First, Christmas had to become Christmas, which originally
wasn't a big deal in America. The Puritans who settled Massachusetts made it a
crime to celebrate the holiday (punishment: five shillings). Only with the
arrival of German immigrants after the Civil War did it emerge as the major
American feast. With the revolution in retailing--marked by the rise of
department stores and advertising--celebrations focused on throwing parties,
buying and giving gifts, and sending greeting cards (first sold in 1874, they
became a million dollar business within a few years). The Coca-Cola Co. adopted
as its logo a jolly bearded man in a red and white suit, and Santa bypassed
Jesus as Christmas' main icon.
Enter the
Jews. Around 1900, millions of eastern European Jews came to the United States,
congregating in urban enclaves such as New York's Lower East Side. Most adopted
American traditions, including the newly secularized Christmas. "Santa Claus
visited the East Side last night," the New York Tribune noted on
Christmas Day, 1904, "and hardly missed a tenement house." Jews installed
Christmas trees in their homes and thought nothing of the carols their children
sang in the public schools.
The second generation of American Jews
challenged this embrace of a festival that, despite its secular trappings, was
fundamentally Christian. But parents couldn't very well deprive their kids of
gifts or seasonal merriment, and Hanukkah benefited from convenient timing.

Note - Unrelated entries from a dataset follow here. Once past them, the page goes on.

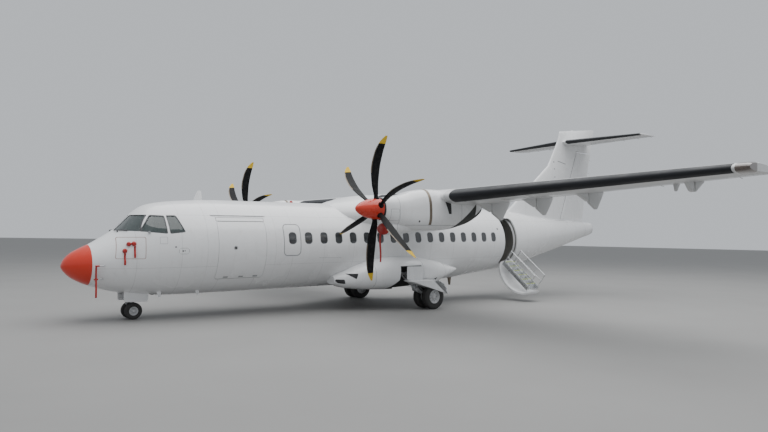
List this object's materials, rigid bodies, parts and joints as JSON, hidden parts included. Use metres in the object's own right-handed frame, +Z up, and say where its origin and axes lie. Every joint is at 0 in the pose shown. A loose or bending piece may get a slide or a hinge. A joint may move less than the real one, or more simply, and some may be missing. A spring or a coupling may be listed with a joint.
{
  "type": "twin turboprop airliner",
  "caption": "High-wing turboprop airliner with a T tail, parked on its wheels with its rear airstair lowered.",
  "frame": {"origin": "on the ground under the middle of the bounding box, with the aircraft standing on its wheels", "axes": "nose towards -X, port side towards -Y, +Z up; the airframe itself stands about 1.1 degrees nose down"},
  "size_m": [22.6707, 24.57, 7.5909],
  "materials": {
    "white_paint": "semi-gloss white enamel, lightly weathered",
    "red_paint": "satin orange-red paint",
    "blade_black": "satin black composite with yellow tips",
    "rubber": "matt black rubber",
    "gear_metal": "grey painted and bare machined alloy",
    "window_glass": "clear laminated glass",
    "interior_grey": "dark grey trim"
  },
  "bodies": {
    "airframe": {"radome": "red_paint", "nose_fuselage": "white_paint", "cockpit_glazing": "window_glass", "cockpit_interior": "interior_grey", "forward_fuselage": "white_paint", "wing_centre": "white_paint", "wing_left": "white_paint", "wing_right": "white_paint", "centre_fuselage": "white_paint", "emergency_exit_left": "white_paint", "emergency_exit_right": "white_paint", "rear_fuselage": "white_paint", "service_door": "white_paint", "tail_cone": "white_paint", "tailplane": "white_paint", "fin": "white_paint", "nacelle_left": "white_paint", "nacelle_right": "white_paint", "engine_left": "gear_metal", "engine_right": "gear_metal", "sponson_left": "white_paint", "sponson_right": "white_paint", "main_leg_left": "gear_metal", "main_leg_right": "gear_metal", "main_gear_door_left": "white_paint", "main_gear_door_right": "white_paint", "nose_leg": "gear_metal", "nose_gear_door_left": "white_paint", "nose_gear_door_right": "white_paint"},
    "cargo_door": {"cargo_door": "white_paint"},
    "airstair": {"airstair_door": "white_paint", "airstair_steps": "gear_metal"},
    "rudder": {"rudder": "white_paint"},
    "elevator_left": {"elevator_left": "white_paint"},
    "elevator_right": {"elevator_right": "white_paint"},
    "aileron_left": {"aileron_left": "white_paint"},
    "aileron_right": {"aileron_right": "white_paint"},
    "flap_inner_left": {"flap_inner_left": "white_paint"},
    "flap_inner_right": {"flap_inner_right": "white_paint"},
    "flap_outer_left": {"flap_outer_left": "white_paint"},
    "flap_outer_right": {"flap_outer_right": "white_paint"},
    "propeller_left": {"spinner_left": "red_paint", "propeller_left": "blade_black"},
    "propeller_right": {"spinner_right": "red_paint", "propeller_right": "blade_black"},
    "main_wheels_left": {"main_tyre_outer_left": "rubber", "main_tyre_inner_left": "rubber", "main_hubs_left": "gear_metal"},
    "main_wheels_right": {"main_tyre_outer_right": "rubber", "main_tyre_inner_right": "rubber", "main_hubs_right": "gear_metal"},
    "nose_fork": {"nose_fork": "gear_metal"},
    "nose_wheels": {"nose_tyre_left": "rubber", "nose_tyre_right": "rubber", "nose_hubs": "gear_metal"}
  },
  "joints": [
    {"name": "cargo_door_hinge", "type": "hinge", "parent": "airframe", "child": "cargo_door", "pos_m": [-7.75699, -1.19081, 2.65427], "axis": [0.9998, 0, 0.019], "range_deg": [-100, 0]},
    {"name": "airstair_hinge", "type": "hinge", "parent": "airframe", "child": "airstair", "pos_m": [3.71967, -0.91928, 1.36008], "axis": [0.9998, 0, 0.019], "range_deg": [-128, 0]},
    {"name": "rudder_turn", "type": "hinge", "parent": "airframe", "child": "rudder", "pos_m": [8.79432, 0, 3.27684], "axis": [0.35, 0, 0.9367], "range_deg": [-27, 27]},
    {"name": "elevator_right_turn", "type": "hinge", "parent": "airframe", "child": "elevator_right", "pos_m": [10.08322, 0.175, 6.77196], "axis": [0.0184, 0.9998, 0.0003], "range_deg": [-23, 13]},
    {"name": "elevator_left_turn", "type": "hinge", "parent": "airframe", "child": "elevator_left", "pos_m": [10.08322, -0.175, 6.77196], "axis": [-0.0184, 0.9998, -0.0003], "range_deg": [-23, 13]},
    {"name": "aileron_right_turn", "type": "hinge", "parent": "airframe", "child": "aileron_right", "pos_m": [-0.76678, 9.16, 3.63615], "axis": [-0.0276, 0.9991, 0.0337], "range_deg": [-14, 14]},
    {"name": "aileron_left_turn", "type": "hinge", "parent": "airframe", "child": "aileron_left", "pos_m": [-0.76678, -9.16, 3.63615], "axis": [0.0276, 0.9991, -0.0337], "range_deg": [-14, 14]},
    {"name": "flap_outer_right_turn", "type": "hinge", "parent": "airframe", "child": "flap_outer_right", "pos_m": [-0.7375, 4.59, 3.1778], "axis": [-0.0219, 0.9984, 0.0514], "range_deg": [0, 35]},
    {"name": "flap_outer_left_turn", "type": "hinge", "parent": "airframe", "child": "flap_outer_left", "pos_m": [-0.7375, -4.59, 3.1778], "axis": [0.0219, 0.9984, -0.0514], "range_deg": [0, 35]},
    {"name": "flap_inner_right_turn", "type": "hinge", "parent": "airframe", "child": "flap_inner_right", "pos_m": [-0.73663, 1.52, 3.17574], "axis": [0, 1, 0], "range_deg": [0, 35]},
    {"name": "flap_inner_left_turn", "type": "hinge", "parent": "airframe", "child": "flap_inner_left", "pos_m": [-0.73663, -1.52, 3.17574], "axis": [0, 1, 0], "range_deg": [0, 35]},
    {"name": "propeller_left_spin", "type": "hinge", "parent": "airframe", "child": "propeller_left", "pos_m": [-4.5139, -4.05, 3.04896], "axis": [0.9998, 0, 0.019], "continuous": true},
    {"name": "propeller_right_spin", "type": "hinge", "parent": "airframe", "child": "propeller_right", "pos_m": [-4.5139, 4.05, 3.04896], "axis": [0.9998, 0, 0.019], "continuous": true},
    {"name": "main_wheels_left_roll", "type": "hinge", "parent": "airframe", "child": "main_wheels_left", "pos_m": [-0.813, -2.05, 0.40154], "axis": [0, 1, 0], "continuous": true},
    {"name": "main_wheels_right_roll", "type": "hinge", "parent": "airframe", "child": "main_wheels_right", "pos_m": [-0.813, 2.05, 0.40154], "axis": [0, 1, 0], "continuous": true},
    {"name": "nose_steering", "type": "hinge", "parent": "airframe", "child": "nose_fork", "pos_m": [-9.591, 0, 0.6], "axis": [0, 0, 1], "range_deg": [-60, 60]},
    {"name": "nose_wheels_roll", "type": "hinge", "parent": "nose_fork", "child": "nose_wheels", "pos_m": [-9.591, 0, 0.22308], "axis": [0, 1, 0], "continuous": true}
  ],
  "couplings": [
    {"joint": "aileron_left_turn", "follows": "aileron_right_turn", "ratio": -1},
    {"joint": "elevator_left_turn", "follows": "elevator_right_turn", "ratio": 1},
    {"joint": "flap_inner_left_turn", "follows": "flap_outer_right_turn", "ratio": 1},
    {"joint": "flap_inner_right_turn", "follows": "flap_outer_right_turn", "ratio": 1},
    {"joint": "flap_outer_left_turn", "follows": "flap_outer_right_turn", "ratio": 1}
  ]
}
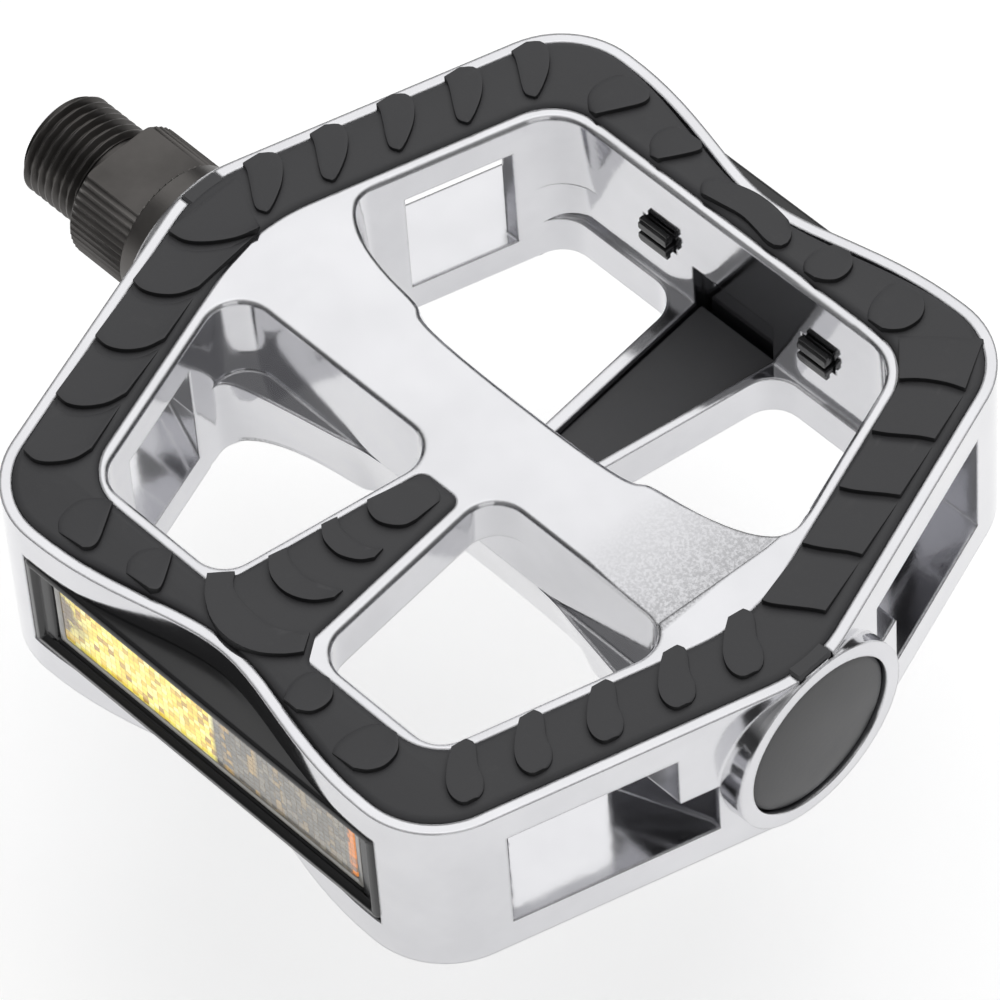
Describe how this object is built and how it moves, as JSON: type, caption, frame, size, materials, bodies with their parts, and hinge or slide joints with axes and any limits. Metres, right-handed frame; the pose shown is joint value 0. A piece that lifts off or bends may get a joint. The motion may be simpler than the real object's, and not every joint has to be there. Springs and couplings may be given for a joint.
{
  "type": "bicycle flat pedal",
  "caption": "Cast alloy platform pedal with rubber tread on both faces and side reflectors, turning on a threaded steel spindle.",
  "frame": {"origin": "where the spindle axis meets the shoulder that seats on the crank arm", "axes": "+X along the spindle away from the crank, +Z out of the top tread, +Y square to both, toward the front reflector"},
  "size_m": [0.13, 0.1002, 0.0294],
  "materials": {
    "body": "polished",
    "top_tread": "matt black rubber",
    "bottom_tread": "matt black rubber",
    "spindle": "black oxide",
    "inboard_seal": "matt black rubber",
    "inboard_cup": "ground",
    "inboard_balls": "polished",
    "outboard_cup": "ground",
    "outboard_balls": "polished",
    "adjusting_cone": "ground",
    "tongued_washer": "zinc plated",
    "locknut": "zinc plated",
    "dust_cap": "satin black",
    "front_reflector_housing": "gloss black",
    "front_reflector_lens": "clear amber",
    "front_reflector_backing": "matt",
    "rear_reflector_housing": "gloss black",
    "rear_reflector_lens": "clear amber",
    "rear_reflector_backing": "matt"
  },
  "bodies": {
    "spindle_assembly": {"spindle": "spindle", "adjusting_cone": "adjusting_cone", "tongued_washer": "tongued_washer", "locknut": "locknut"},
    "platform": {"body": "body", "top_tread": "top_tread", "bottom_tread": "bottom_tread", "inboard_seal": "inboard_seal", "inboard_cup": "inboard_cup", "outboard_cup": "outboard_cup", "dust_cap": "dust_cap", "front_reflector_housing": "front_reflector_housing", "front_reflector_lens": "front_reflector_lens", "front_reflector_backing": "front_reflector_backing", "rear_reflector_housing": "rear_reflector_housing", "rear_reflector_lens": "rear_reflector_lens", "rear_reflector_backing": "rear_reflector_backing"},
    "inboard_ball_set": {"inboard_balls": "inboard_balls"},
    "outboard_ball_set": {"outboard_balls": "outboard_balls"}
  },
  "joints": [
    {"name": "platform_spin", "type": "hinge", "parent": "spindle_assembly", "child": "platform", "pos_m": [0, 0, 0], "axis": [1, 0, 0], "continuous": true},
    {"name": "inboard_balls_roll", "type": "hinge", "parent": "spindle_assembly", "child": "inboard_ball_set", "pos_m": [0, 0, 0], "axis": [1, 0, 0], "continuous": true},
    {"name": "outboard_balls_roll", "type": "hinge", "parent": "spindle_assembly", "child": "outboard_ball_set", "pos_m": [0, 0, 0], "axis": [1, 0, 0], "continuous": true}
  ],
  "couplings": [
    {"joint": "inboard_balls_roll", "follows": "platform_spin", "ratio": 0.5845},
    {"joint": "outboard_balls_roll", "follows": "platform_spin", "ratio": 0.5961}
  ]
}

Instead of giving the traditional "gelt," or money, Jews celebrated with
presents, so as not to fall short of their Christian neighbors. Prominent
religious leaders, more secure with maintaining a Jewish identity in America,
now urged schools to let Jews abstain from yuletide celebrations or to provide
all-purpose holiday parties instead. Lighting the menorah proved a satisfying
alternative to adorning a tree with colorful lights.
Zionism,
which gathered converts in the years before World War II, also boosted
Hanukkah's stock. The holiday's emphasis on self-reliance and military strength
in the face of persecution dovetailed with the themes of nationalists seeking
to establish a Jewish state. The warrior-hero Judah Maccabee, leader of an
ancient revolt, morphed into a proto-Zionist pioneer. At first, Zionist
organizations used the holiday as an excuse to prod individuals to donate coins
to the cause. In later years they packed Madison Square Garden for Hanukkah
fund-raising galas, featuring such keynoters as Albert Einstein and New York
Gov. Herbert Lehman.
After World War II, as Jews moved with other Americans to
suburbia, Hanukkah shored up its place as their No. 1 holiday. In the early
'50s, in a famous Middletown -style study of a Chicago suburb referred to
as "Lakeville," sociologist Marshall Sklare found that lighting the Hanukkah
candles ranked as the most popular "mitzvah," above hosting a Passover Seder
and observing the Sabbath. Sklare attributed the holiday's popularity to its
easy accommodation to Christmas rituals as well as to its ability to be
redefined for modern times. The Hanukkah lesson being taught, Sklare noted, was
no longer reverence to God for performing a miracle but rather the triumph over
religious intolerance--a perfect message for liberal America in the age of the
civil rights movement.
These
Ozzie and Harriet Jews also modified their observances for the 1950s home. As
one historian has written, a Jewish guidebook from the era included recipes for
" 'Maccabean sandwiches' composed of either tuna fish or egg salad and shaped
to resemble a bite-sized Maccabee warrior, or the 'Menorah fruit salad,' a
composition of cream cheese and fruit that, when molded, resembled a menorah."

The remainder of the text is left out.